Turkey has never seen anything like it. In a country where political parties proliferate like pomegranate seeds, six parties have formed an alliance and agreed on a joint presidential candidate for the May 14 elections. Just as remarkable is what unites them.

Despite issues like high inflation and a weak government response to recent earthquakes, the opposition bloc – which includes Islamists, secularists, nationalists, and leftists – has rallied around the restoration of rule of law and constitutional liberties. This is a result of President Recep Tayyip Erdoğan’s steady erosion of democracy through controls on the media, the judiciary, and the electoral process. 

The new bloc – dubbed the “Table of Six” is leading in almost every poll. “This is the first time that an alliance has been formed that unites almost all political currents in Turkey,” wrote political scientist Vedat Demir at the Free University of Berlin for Turkish Minute.

In a global context, the newly woven Turkish carpet of disparate parties may not be so unusual. Elevating the issue of democracy itself – above bread-and-butter issues, social policy, or national security – has become more common in countries where elected leaders have altered the mechanics of democracy to keep themselves or their parties in power. Nearly half of the world’s population lives in a democracy of some sort.

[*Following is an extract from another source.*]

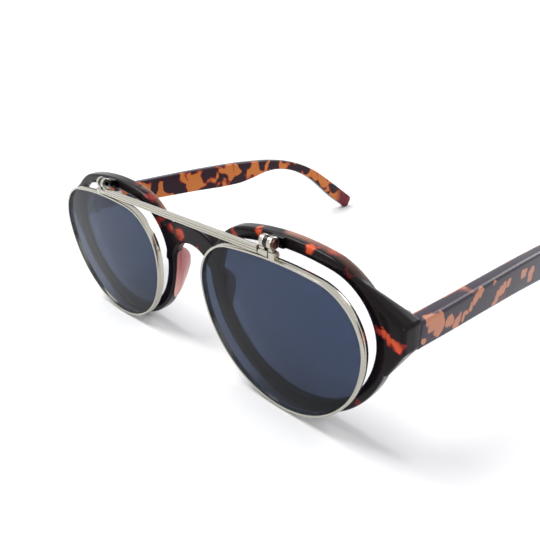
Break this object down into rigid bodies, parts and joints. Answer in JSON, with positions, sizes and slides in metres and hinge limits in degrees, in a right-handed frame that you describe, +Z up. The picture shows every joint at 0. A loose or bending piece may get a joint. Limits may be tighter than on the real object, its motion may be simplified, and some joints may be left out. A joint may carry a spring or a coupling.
{
  "type": "flip up sunglasses",
  "caption": "Tortoiseshell glasses with folding temples and a metal front of tinted lenses that swings up on barrel hinges above the clear lenses.",
  "frame": {"origin": "on the table plane, under the middle of the object as it stands open, with the tinted front closed", "axes": "+X towards the wearer's left, +Y from the front back to the temple tips, +Z up"},
  "size_m": [0.136, 0.1559, 0.045],
  "materials": {
    "tortoise": "polished tortoiseshell",
    "clear_glass": "clear",
    "smoke_glass": "blue grey tint",
    "pad": "translucent pink brown",
    "hinge_metal": "satin",
    "flip_metal": "polished, warm silver"
  },
  "bodies": {
    "spectacle_frame": {"front_frame": "tortoise", "clear_lens_left": "clear_glass", "clear_lens_right": "clear_glass", "nose_pad_left": "pad", "nose_pad_right": "pad", "front_hinge_leaf_left": "hinge_metal", "front_hinge_leaf_right": "hinge_metal", "temple_hinge_screw_left": "hinge_metal", "temple_hinge_screw_right": "hinge_metal", "flip_bracket_left": "flip_metal", "flip_bracket_right": "flip_metal"},
    "flip_front": {"flip_rim_left": "flip_metal", "flip_rim_right": "flip_metal", "flip_lens_left": "smoke_glass", "flip_lens_right": "smoke_glass", "flip_leaf_left": "flip_metal", "flip_leaf_right": "flip_metal", "flip_pin_left": "flip_metal", "flip_pin_right": "flip_metal", "rim_lock_screw_left": "flip_metal", "rim_lock_screw_right": "flip_metal", "brow_bar": "flip_metal"},
    "left_temple_arm": {"temple_left": "tortoise", "temple_hinge_leaf_left": "hinge_metal"},
    "right_temple_arm": {"temple_right": "tortoise", "temple_hinge_leaf_right": "hinge_metal"}
  },
  "joints": [
    {"name": "flip_up", "type": "hinge", "parent": "spectacle_frame", "child": "flip_front", "pos_m": [0, -0.07645, 0.04346], "axis": [-1, 0, 0], "range_deg": [0, 95]},
    {"name": "fold_left", "type": "hinge", "parent": "spectacle_frame", "child": "left_temple_arm", "pos_m": [0.06275, -0.06429, 0.02923], "axis": [0, 0, 1], "range_deg": [0, 91]},
    {"name": "fold_right", "type": "hinge", "parent": "spectacle_frame", "child": "right_temple_arm", "pos_m": [-0.06275, -0.06429, 0.02923], "axis": [0, 0, -1], "range_deg": [0, 81]}
  ]
}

In Israel, for example, hundreds of thousands have protested for weeks to prevent the clipping of judicial independence by the government of Prime Minister Benjamin Netanyahu. Mexicans were out on the streets in February against government attempts to undermine the electoral authorities. In Brazil’s recent election, the winner, Luiz Inácio Lula da Silva, made clear to voters that democracy itself was at stake.

Democratic backsliding has evoked protests or new political alignments in countries from Tunisia to Thailand. In Turkey, the odd-bedfellows coalition shows just how much people can put aside disputes over everyday policy when the best way to resolve those disputes – democracy – is in jeopardy.